As a member of Sage, I support public scrutiny of our scientific advice. However, once our models enter the public domain they are interpreted in many different ways and some of the crucial context can be lost.
Modelling is an important tool for epidemic management, one that has been tested against numerous infectious disease outbreaks and continues to be improved. If we knew what the future held, decisions would be easy — but we don’t know what will happen. The alternative to using models is to guess. Models mean that the assumptions and data used are clear. It’s repeatable science. Guessing is not repeatable and relies on prejudices and wishful thinking, and changes from day to day. Nobody wants government policy to be based on guessing.
The critical problem for decision-making is that the future is unpredictable — models cannot predict numbers accurately. This is mostly because of behaviour that is often completely unpredictable. Back in June this year, we were working out what the number of admissions today would be. The answer depended on what we did between then and now, both individually and collectively and what decisions the government made — all still in the future at that point. Had England been knocked out of the Euros early then we might not have seen the same rates of increase in July. And the ‘pingdemic’ might not have happened.
But what we can do is to use models to construct scenarios — ‘what ifs’ — that can be used by governments to inform their decisions. If Plan B was to be introduced, and reduced transmission, then hospital admissions will likely go lower than otherwise, but models cannot predict exactly how much lower because it depends on booster shots, variants, weather and, most importantly, behaviour. Government has to balance the harms of transmission with the harms of restrictions.
SPI-M, the subcommittee of Sage that I chair, produces scenarios to inform government decisions, not to inform public understanding directly. They are not meant to be predictions of what will actually happen and a range of scenarios are presented to policymakers with numerous caveats and uncertainties emphasised. These can be misinterpreted in the media, where headlines often use the ‘worst case scenario’ alone and then later suggest we are ‘doomsters’ if that didn’t come to pass. But the media are not the primary audience of these models, though of course we want to do what we can to communicate with the media and the public.
Media often like to compare previous ‘what if’ scenarios with what really happens, but that misses the point. One of The Spectator data tracker Sage scenarios vs actual outcome graphs presents a ‘what if we do not introduce more restrictions’ scenario with what really happened, ignoring the fact that new restrictions were introduced. It is misinterpretation to say that because the graphs don’t match, SPI-M modellers were wrong. It’s a bit like being commissioned to draw a picture of a cat that the owner plans to adopt but then, when they actually decide to adopt a dog, being told your picture is completely wrong: goalposts being shifted around long after the ball has been kicked.
Fewer restrictions and more vaccinations create uncertainties around human behaviour and immunology. We see this in the SPI-M scenarios for the summer of 2021 after the lifting of restrictions. Real Covid hospitalisations and hospital occupancy are, thankfully, currently at the bottom end of the range of scenarios we put forward for what might happen. SPI-M produced consensus scenarios at the start of September looking at the potential impact of transmission in schools.
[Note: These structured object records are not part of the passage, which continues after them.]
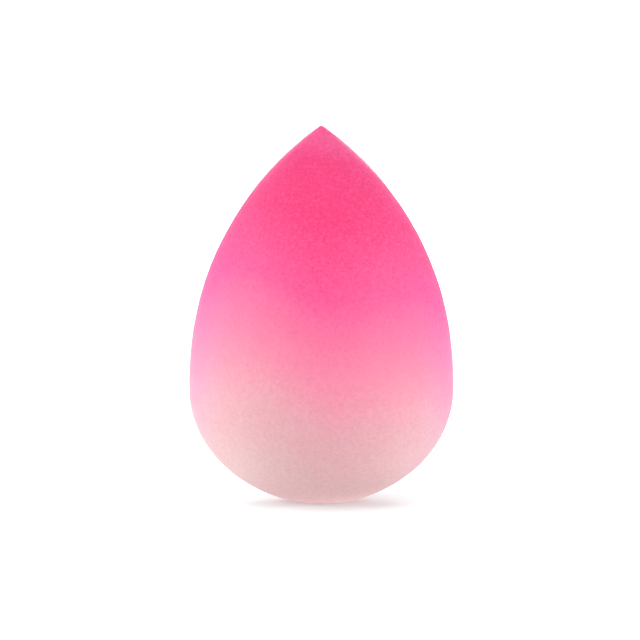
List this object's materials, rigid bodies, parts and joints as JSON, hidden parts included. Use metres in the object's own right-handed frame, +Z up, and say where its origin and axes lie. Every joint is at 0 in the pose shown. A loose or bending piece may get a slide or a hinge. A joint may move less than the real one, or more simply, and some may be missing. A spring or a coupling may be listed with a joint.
{
  "type": "makeup sponge",
  "caption": "Teardrop makeup sponge of soft dyed foam, with a pointed tip and a full rounded base that stands on its own flat.",
  "frame": {"origin": "centre of the small flat that the sponge stands on", "axes": "+Z up the axis of revolution to the pointed tip; X and Y lie in the plane that it stands on"},
  "size_m": [0.042, 0.042, 0.06],
  "materials": {
    "foam": "matte"
  },
  "bodies": {
    "root": {"sponge": "foam"}
  },
  "joints": []
}
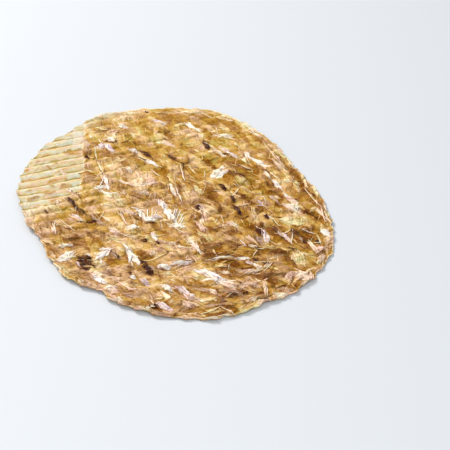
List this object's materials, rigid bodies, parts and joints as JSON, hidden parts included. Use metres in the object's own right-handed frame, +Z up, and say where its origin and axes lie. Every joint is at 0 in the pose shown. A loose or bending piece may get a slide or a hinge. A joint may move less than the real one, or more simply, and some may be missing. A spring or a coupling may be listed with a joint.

Again, numbers are below the lower scenario, which tells us we are in a better place than we might have been, but, crucially these graphs give planners and policymakers a guide for what to prepare for.
Modelling of epidemics is not exact, and we never suggested it was, and we are constantly testing, learning and improving. Decision-making under uncertainty is really hard, and modelling provides only one source of information. There will be economists and lobby groups feeding into government to inform their decisions as well as Sage modelling.
The models are not perfect, although they are much improved during the course of the epidemic. They are very good at modelling what has already happened — we would not use models that cannot reproduce the past — but that does not solve the problem of predicting the future.